The promise of Elijah before the day of the LORD is fulfilled in John the Baptist. The angel Gabriel – the same figure who spoke to Daniel about the seventy weeks – tells Zechariah that his son “will go before him in the spirit and power of Elijah, to turn the hearts of the fathers to the children” (Luke 1:17), quoting Malachi 4:6 almost verbatim. Jesus confirms the identification: “If you are willing to accept it, he is Elijah who is to come” (Matthew 11:14). John’s ministry of repentance and baptism in the Jordan is the fulfillment of Malachi’s final prophecy – the forerunner who prepares the way, who turns hearts, who stands between the world and its reckoning. The Old Testament ends with the promise of Elijah. The New Testament opens with his arrival. The four-hundred-year silence between the Testaments is broken by a voice in the wilderness crying, “Prepare the way of the Lord” (Matthew 3:3).

Zephaniah’s vision of God singing over his people finds its deepest resonance in the incarnation itself. “The LORD your God is in your midst” – beqirbekh, “within you,” “in your inner parts.” John writes that “the Word became flesh and dwelt among us” (John 1:14) – literally, “tabernacled among us.” The God who was “in the midst” of Israel in the tabernacle, in the temple, in the pillar of cloud and fire, now takes up residence in human flesh. And the joy Zephaniah describes – God rejoicing, quieting, exulting – is the joy Jesus himself embodies. “These things I have spoken to you, that my joy may be in you, and that your joy may be full” (John 15:11).
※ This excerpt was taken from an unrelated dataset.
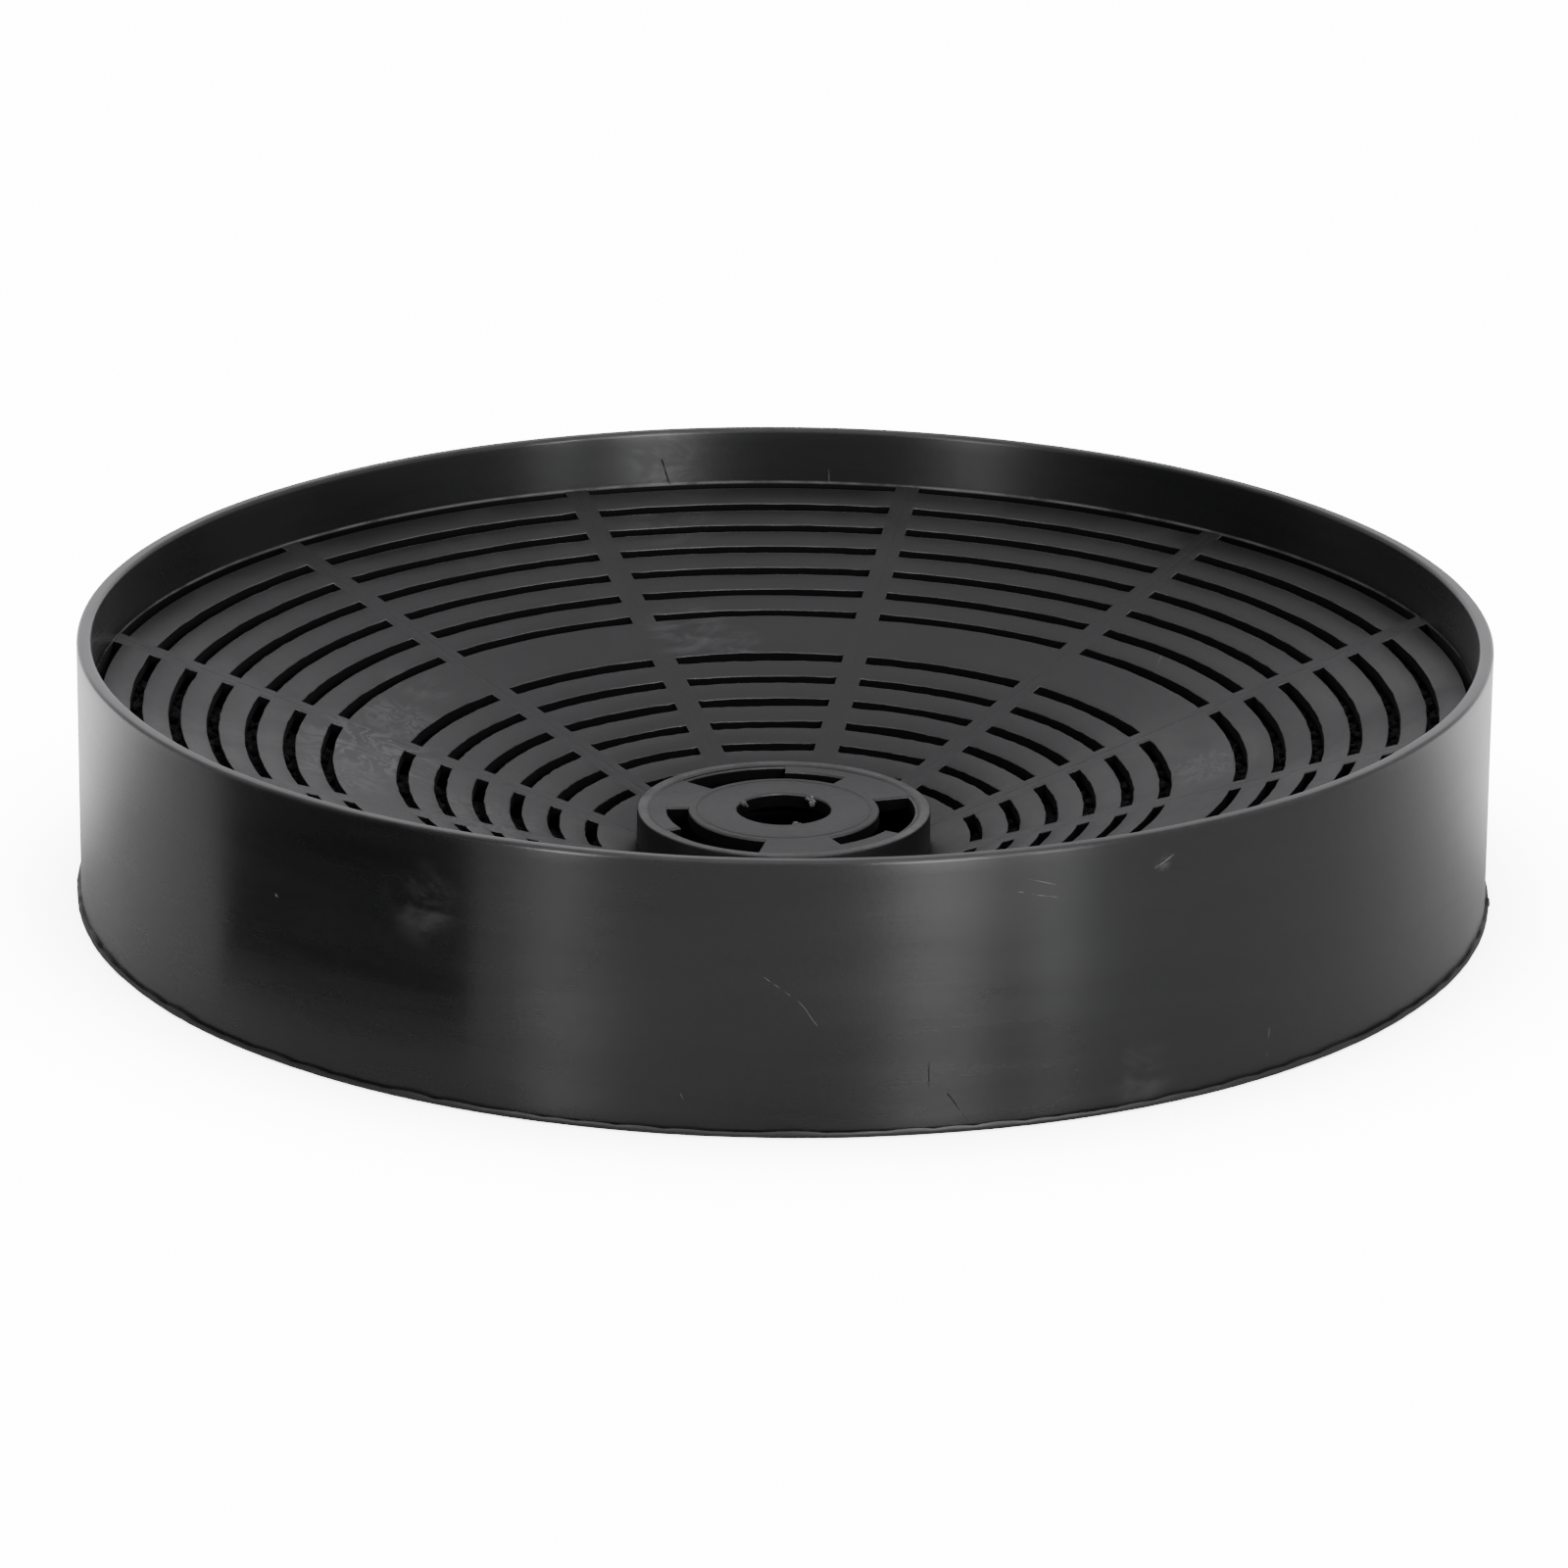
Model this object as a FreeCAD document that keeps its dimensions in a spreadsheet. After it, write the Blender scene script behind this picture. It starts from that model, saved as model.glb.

The God who sings over his people is the God who became one of his people, who wept at their graves and rejoiced at their feasts and will one day – the day Malachi and Zephaniah both describe – gather the humble remnant and sing over them with a joy that has no end.

Key Themes

Connections

Old Testament Roots

Malachi’s furnace imagery connects to the refiner’s fire of Malachi 3:2-3, where the LORD “will sit as a refiner and purifier of silver” – purging the Levites so that their offerings are acceptable. The concept of fire as both destructive and purifying runs through the Old Testament: the burning bush that consumed nothing (Exodus 3:2), the fire on Sinai (Exodus 19:18), the fire that consumed Nadab and Abihu’s strange offering (Leviticus 10:1-2), and the fire that fell on Elijah’s sacrifice at Carmel (1 Kings 18:38). Zephaniah 3:17’s portrait of God singing connects to the Song of Moses (Deuteronomy 32) and the Song of the Sea (Exodus 15), where Israel sings to God after deliverance – but Zephaniah reverses the direction. Now God sings to Israel.

New Testament Echoes

Luke 1:17 explicitly connects John the Baptist to Malachi’s Elijah prophecy. Luke 1:78-79 connects the “sunrise from on high” to Malachi’s sun of righteousness. Hebrews 12:29 declares that “our God is a consuming fire” – echoing Malachi’s furnace. Revelation 22:1-5 describes the river of life flowing from the throne of God and of the Lamb, with the tree of life whose leaves are “for the healing of the nations” – the ultimate fulfillment of Malachi’s “healing in its wings.” And Philippians 2:9-11 envisions the day when every knee bows and every tongue confesses that Jesus Christ is Lord – the universal acknowledgment that the sun of righteousness has risen.

Parallel Passages

Malachi 3:1-4 – the Lord coming suddenly to his temple and the refiner’s fire. 2 Kings 2:11 – Elijah taken up in a chariot of fire. Isaiah 40:3 – the voice crying in the wilderness, “Prepare the way of the LORD.” Luke 1:13-17 – Gabriel’s announcement of John’s birth and mission. Zephaniah 1:14-18 – the day of wrath, counterpoint to the joy of 3:17. Revelation 21:3 – “Behold, the dwelling place of God is with man.”

Reflection Questions

  1. Malachi describes the day of the LORD as both furnace and sunrise. What determines which experience a person has on that day – and how does the cross of Christ function as the place where the furnace and the sunrise meet?

  2. Zephaniah 3:17 says God “will exult over you with loud singing.” What does it do to your understanding of God to imagine him not merely tolerating you, not merely forgiving you, but singing over you with joy? How does this reshape the way you approach him in prayer?

  3. The Old Testament ends with the promise of Elijah, who will “turn the hearts of fathers to their children and the hearts of children to their fathers” (Malachi 4:6). Why do you think the final word of the prophets concerns family relationships – and how does the gospel of Christ address the relational brokenness that Elijah’s ministry was meant to heal?

Prayer

Father, you are the consuming fire and the rising sun – the furnace that incinerates all that is false and the light that heals all that is broken. We confess that we have been arrogant where we should have trembled and complacent where we should have burned with love. We thank you for sending Elijah in the spirit of John, who prepared the way for the sunrise from on high – your Son, Jesus Christ, in whom judgment and mercy meet, in whom the fire purifies rather than destroys, in whom healing flows from wounded wings. And we marvel at the mystery Zephaniah revealed: that you, the Almighty, the Judge, the Holy One of Israel, sing over us. Not because we are worthy, but because you rejoice in what your grace has made us. Quiet us with your love today. Turn our hearts toward those from whom we have turned away. And give us ears to hear the song you are already singing – the song that will echo through eternity when the day you have promised finally dawns. In the name of Jesus, the sun of righteousness, who rose with healing in his wings. Amen.